|Index||3 reviews in total|
This tape (DVD) is definitely for New York City area baseball fans, but
the rest of us can enjoy a lot of this, too. The 130 minutes centers on
the decade's dominance of the game by the New York Yankees, Brooklyn
Dodgers and New York Giants. This was interesting and I don't dispute
the New York City teams' dominance but they could have given more
coverage to some of the great stars from the other teams: men like Stan
Musial, Ernie Banks, Al Kaline, etc. Instead, it's almost all New York.
The highlights, of course, begin with Bobby Thompson's famous 1951 home run, "The Shot Heard 'Round The World." We also see the famous catch by Willie Mays in the '54 classic; Sandy Amoros' catch for Brooklyn the year "the Bums" finally beat the Yankees as Johnny Podres pitched two big wins, then Don Larsen's perfect game for the Yankees.
Speaking of the Yankees, we get a nice profile on Mickey Mantle. Who knows how good he might have been - maybe the best ever - if he had been healthy.
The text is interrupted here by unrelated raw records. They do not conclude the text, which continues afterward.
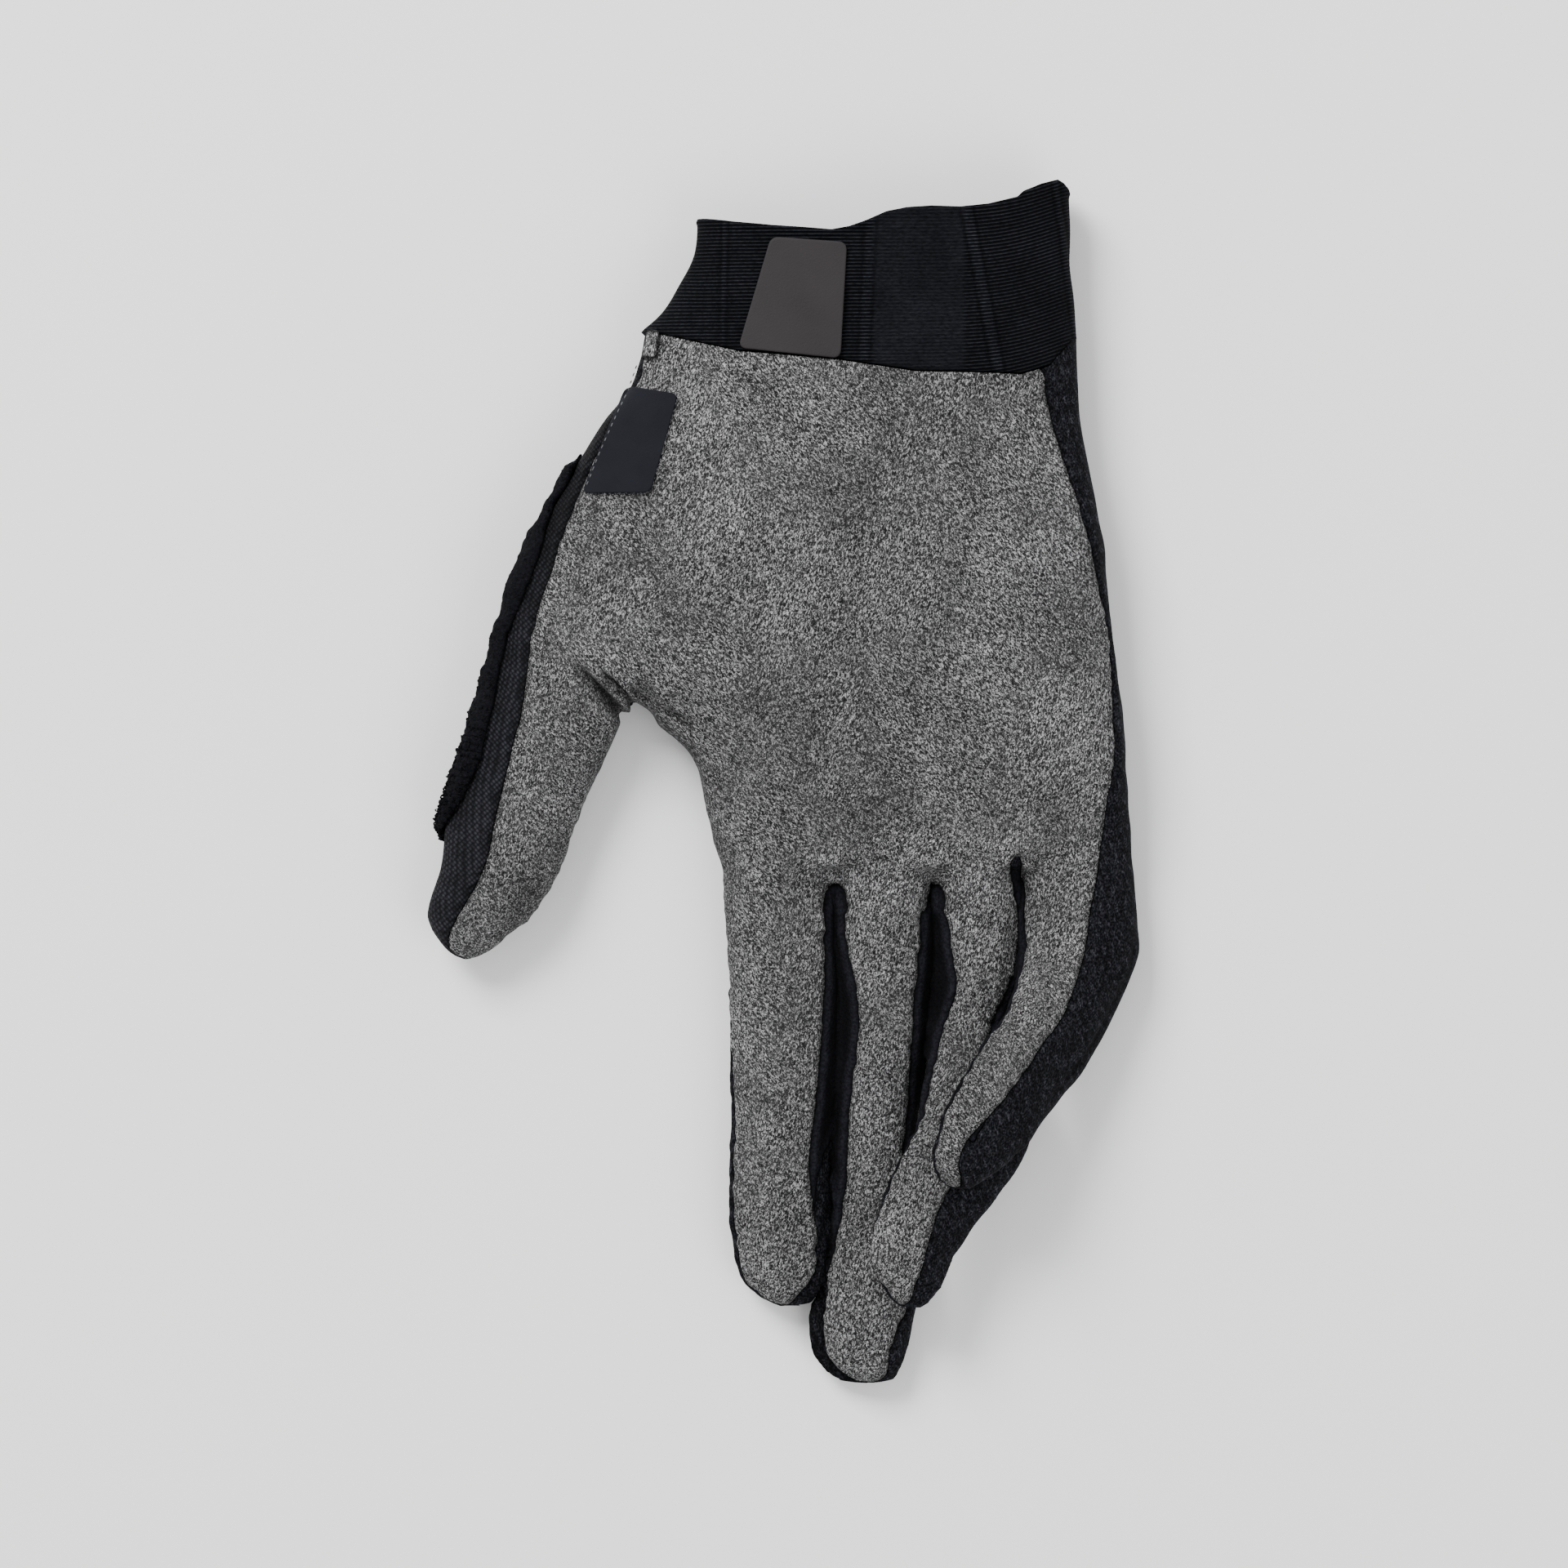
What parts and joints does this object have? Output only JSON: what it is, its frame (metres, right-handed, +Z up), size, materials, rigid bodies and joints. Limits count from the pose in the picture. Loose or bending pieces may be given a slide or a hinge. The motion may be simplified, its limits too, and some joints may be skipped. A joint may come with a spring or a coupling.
{
  "type": "mountain bike glove",
  "caption": "Right-hand full-finger cycling glove lying palm up, with a suede palm, ripple-knit back, fourchettes between the fingers, terry thumb strip and ribbed elastic slip-on cuff.",
  "frame": {"origin": "middle of the glove's box in plan, on the surface that it lies on", "axes": "+Y along the hand from the fingertips to the cuff, +X across the palm towards the little finger, +Z up out of the palm, with the glove lying on its back"},
  "size_m": [0.1388, 0.2364, 0.0288],
  "materials": {
    "suede": "matt grey synthetic suede with fine light flecks",
    "ripple_knit": "matt black knit with a fine ripple pattern",
    "side_knit": "matt black fine knit",
    "thumb_knit": "matt black piqué knit",
    "terry": "matt black terry with a frayed edge",
    "elastic": "matt black ribbed elastic knit",
    "patch_rubber": "satin brown-grey soft rubber",
    "dark_patch_rubber": "satin dark grey soft rubber"
  },
  "bodies": {
    "root": {"palm_panel": "suede", "back_panel": "ripple_knit", "fourchette_index": "side_knit", "fourchette_middle": "side_knit", "fourchette_ring": "side_knit", "thumb_back": "thumb_knit", "thumb_wipe": "terry", "cuff_band": "elastic", "cuff_patch": "patch_rubber", "palm_patch": "dark_patch_rubber", "side_tab": "suede"}
  },
  "joints": []
}
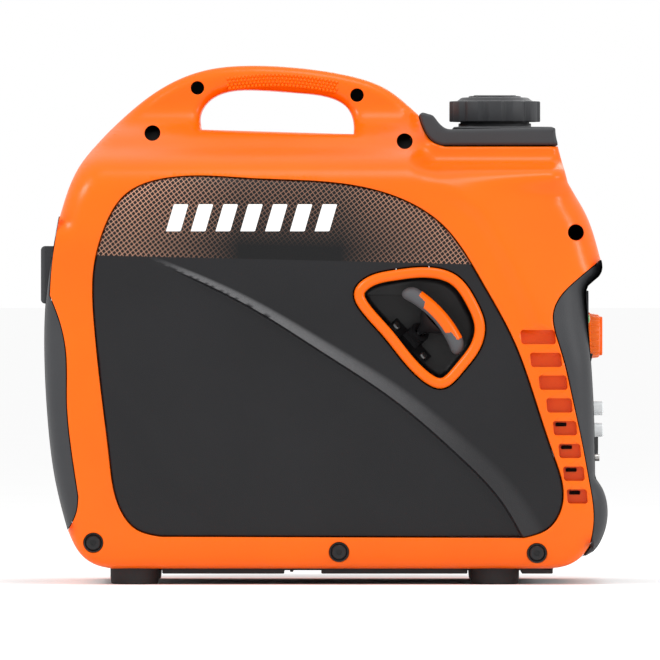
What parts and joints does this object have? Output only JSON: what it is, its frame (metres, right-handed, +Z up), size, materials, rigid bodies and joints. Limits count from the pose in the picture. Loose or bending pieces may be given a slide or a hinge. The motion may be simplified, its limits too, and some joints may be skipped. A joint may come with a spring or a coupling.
{
  "type": "portable inverter generator",
  "caption": "Suitcase-style portable inverter generator with a carrying handle, recoil starter in a side recess, fuel cap on the deck and a front control panel.",
  "frame": {"origin": "on the floor, under the middle of the overall box", "axes": "+X to the control panel, -Y to the starter side, +Z up"},
  "size_m": [0.5046, 0.2869, 0.4627],
  "materials": {
    "orange_plastic": "glossy moulded plastic",
    "charcoal_plastic": "satin moulded plastic",
    "black_plastic": "matte moulded plastic",
    "dark_rubber": "matte rubber",
    "grey_rubber": "matte rubber",
    "bolt_black": "black oxide",
    "bright_steel": "turned steel",
    "cast_aluminium": "as cast",
    "winding_copper": "enamelled wire",
    "heat_steel": "heat-tinted steel",
    "filter_foam": "open foam",
    "rope": "braided cord",
    "tank_plastic": "blow-moulded",
    "clear_boot": "clear moulded",
    "lamp_lens": "tinted lens",
    "outlet_face": "gloss moulded"
  },
  "bodies": {
    "housing": {"starter_side_shell": "orange_plastic", "service_side_shell": "orange_plastic", "starter_side_panel": "charcoal_plastic", "rear_cover": "charcoal_plastic", "exhaust_hood": "charcoal_plastic", "front_bezel": "charcoal_plastic", "fuel_deck_cover": "charcoal_plastic", "base_tray": "black_plastic", "rubber_feet": "dark_rubber", "chassis_bolts": "bolt_black", "housing_screws": "bright_steel", "starter_recess": "black_plastic", "rope_guide": "black_plastic", "recoil_housing": "bolt_black", "recoil_spring": "bright_steel", "crankcase": "cast_aluminium", "main_bearings": "bright_steel", "cylinder_block": "cast_aluminium", "cylinder_head": "cast_aluminium", "spark_plug": "bright_steel", "spark_plug_boot": "dark_rubber", "muffler": "heat_steel", "tail_pipe": "heat_steel", "carburettor": "cast_aluminium", "air_cleaner_case": "black_plastic", "air_filter_foam": "filter_foam", "engine_mounts": "dark_rubber", "alternator_stator": "winding_copper", "fuel_tank": "tank_plastic", "filler_neck": "tank_plastic", "fuel_hose": "dark_rubber", "inverter_module": "cast_aluminium", "control_panel": "charcoal_plastic", "switch_surrounds": "black_plastic", "dc_socket": "bright_steel", "ac_outlets": "outlet_face", "usb_ports": "black_plastic", "status_lamps": "lamp_lens", "ground_terminal": "bright_steel"},
    "crank": {"crankshaft": "bright_steel", "alternator_rotor": "bright_steel", "cooling_fan": "black_plastic", "starter_ratchet": "bright_steel"},
    "reel": {"starter_reel": "black_plastic", "reel_rope": "rope"},
    "starter_handle": {"starter_grip": "grey_rubber", "starter_grip_insert": "orange_plastic", "starter_rope_pull": "rope"},
    "cap_lifted": {"fuel_cap_gasket": "dark_rubber"},
    "cap": {"fuel_cap": "charcoal_plastic"},
    "cap_vent": {"fuel_cap_vent_knob": "charcoal_plastic"},
    "dial": {"engine_dial": "orange_plastic"},
    "economy_switch": {"economy_rocker": "black_plastic"},
    "ac_breaker": {"ac_breaker_button": "clear_boot"},
    "dc_breaker": {"dc_breaker_button": "clear_boot"},
    "usb_cover": {"usb_flap": "grey_rubber"},
    "socket_cover": {"dc_socket_cap": "dark_rubber"},
    "side_cover": {"service_cover": "charcoal_plastic"},
    "latch": {"service_latch": "black_plastic"},
    "oil_cap": {"oil_dipstick_cap": "orange_plastic"}
  },
  "joints": [
    {"name": "crank_spin", "type": "hinge", "parent": "housing", "child": "crank", "pos_m": [-0.01515, 0, 0.13496], "axis": [0, 1, 0], "continuous": true},
    {"name": "starter_pull", "type": "slide", "parent": "housing", "child": "starter_handle", "axis": [0.193, -0.966, 0.172], "range_m": [0, 0.6], "stiffness_N_per_m": 12, "springref_m": -0.25, "deforming": ["starter_rope_pull"]},
    {"name": "reel_spin", "type": "hinge", "parent": "housing", "child": "reel", "pos_m": [-0.01515, -0.109, 0.13496], "axis": [0, 1, 0], "range_deg": [0, 900]},
    {"name": "cap_lift", "type": "slide", "parent": "housing", "child": "cap_lifted", "axis": [0, 0, 1], "range_m": [0, 0.06]},
    {"name": "cap_turn", "type": "hinge", "parent": "cap_lifted", "child": "cap", "pos_m": [0.15352, 0, 0.42305], "axis": [0, 0, 1], "range_deg": [0, 90]},
    {"name": "vent_turn", "type": "hinge", "parent": "cap", "child": "cap_vent", "pos_m": [0.15352, 0, 0.43505], "axis": [0, 0, 1], "range_deg": [0, 90]},
    {"name": "dial_turn", "type": "hinge", "parent": "housing", "child": "dial", "pos_m": [0.236, 0.052, 0.22011], "axis": [1, 0, 0], "range_deg": [0, 90]},
    {"name": "economy_tilt", "type": "hinge", "parent": "housing", "child": "economy_switch", "pos_m": [0.236, -0.052, 0.19211], "axis": [0, 1, 0], "range_deg": [-18, 0]},
    {"name": "ac_breaker_push", "type": "slide", "parent": "housing", "child": "ac_breaker", "axis": [-1, 0, 0], "range_m": [0, 0.003], "stiffness_N_per_m": 120},
    {"name": "dc_breaker_push", "type": "slide", "parent": "housing", "child": "dc_breaker", "axis": [-1, 0, 0], "range_m": [0, 0.003], "stiffness_N_per_m": 120},
    {"name": "usb_cover_open", "type": "hinge", "parent": "housing", "child": "usb_cover", "pos_m": [0.2382, -0.012, 0.20211], "axis": [0, 1, 0], "range_deg": [-100, 0]},
    {"name": "socket_cover_open", "type": "hinge", "parent": "housing", "child": "socket_cover", "pos_m": [0.2388, -0.03, 0.14201], "axis": [0, 1, 0], "range_deg": [-100, 0]},
    {"name": "side_cover_off", "type": "slide", "parent": "housing", "child": "side_cover", "axis": [0, 1, 0], "range_m": [0, 0.15]},
    {"name": "latch_turn", "type": "hinge", "parent": "side_cover", "child": "latch", "pos_m": [0.0808, 0.1395, 0.2778], "axis": [0, 1, 0], "range_deg": [0, 90]},
    {"name": "oil_cap_out", "type": "slide", "parent": "housing", "child": "oil_cap", "axis": [0, 0.5736, 0.8192], "range_m": [0, 0.05]}
  ],
  "couplings": [
    {"joint": "reel_spin", "follows": "starter_pull", "rad_per_m": 25}
  ]
}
Mays also is a candidate for one of the top three players of all time and Boston's Ted Williams, some still think, was baseball's greatest hitter and he starred in this decade, too.
With so many contributers to this series being New York City-based people, I expected and didn't mind all the New York teams coverage, but the bias went into the political realm here with enormous plus for New York governor Mario Cuomo. It looked like the Liberal Democrat's campaign team put out this tape! I couldn't believe the amount of time they gave him here, but it's not a shock considering it's Burns and PBS, too. Also, I didn't care for George Plimpton's blasphemous statements in this segment. His elitist views fit right in, I suppose.
Despite the incredible decade for the NYC teams, the decade ends on a real downer as the Dodgers and Giants move West to Los Angeles and San Francisco, respectively, in the late '50s.
I first became a baseball fan in the 1950's. I went to a country school and was taught the game by a bunch of kids on a grassy field with a big chicken wire backstop. They made fun of the way I threw. My best friend was a Yankee's fan, even though we lived in the Midwest. My team was the Braves, so in 1958 it was great for me. That aside, this was really about the Juggernauts of baseball at that time: the Yankees, the Dodgers, and the Giants. They ate up most of the wins in that time period. We are introduced to Mickey Mantle, Whitey Ford, more DiMaggio, for the Bronx Bombers; the great players for the Dodgers, Duke Snider, Carl Furillo, Pee Wee Reese, Roy Campanella; and the one pennant for the Giants when Bobby Thomson hit that home run as the Dodgers blew a 13 game lead. We are also shown more of Ted Williams in Boston, though that team didn't do terribly well. Willie Mays is featured and the great catch he made in 1954 against the Vic Wertz of the Cleveland Indians. There is a segment on Don Larsen's perfect game and the 1955 Series where the Dodgers finally won one. We are told about the economics of baseball as the Dodgers and Giants went off to California, much to the chagrin of their loyal fans. I remember these things like it was yesterday. Of course, it also shows a bit of this series' prejudice of the New York scene. It would have been nice to see a little about the other teams who were doing some great things at the time.
Baseball: Seventh Inning 'The Capital of Baseball' (1994)
**** (out of 4)
The seventh of the nine part series takes a look at baseball during 1950-59. The title itself refers to New York, which had three great teams playing at the start of the decade but by the time it was over they'd have just one. Others topics/players covered in this episode include Jackie Robinson being released from his original contract, Yogi Bera, The Miracle at Coogan's Bluff, Joe DiMaggio's retirement, Hank Aaron, Ted Williams returning to active duty, midget Eddie Gaedel drawing a walk, Don Larson's perfect game in the World Series and the legendary Willie Mays catch. Needless to say, fans of the game are really going to love this episode, which is just as great as the previous six. Considering the years covered, the majority of the footage shown is actual video of the games, which is great because we get to see so many of these terrific players. One of the best moments deals with Ted Williams finally retiring from the game and hitting a home run on his final at bat. Williams is also interviewed and talks about his 80/20 on tipping his hat to the fans of Boston. A large majority of the running time is devoted to the three New York teams who were pretty much in every World Series for a period of time. We take a look at the three teams as they hit several highs throughout the decade but of course there's the downfall of the Dodgers and Giants moving out West. Also covered is Mickey Mantle taking his place as a Yankees legend and we also get an interview with him. Bob Costas and Billy Crystal are also interviewed and share some great stories about their fathers taking them to Yankee Stadium.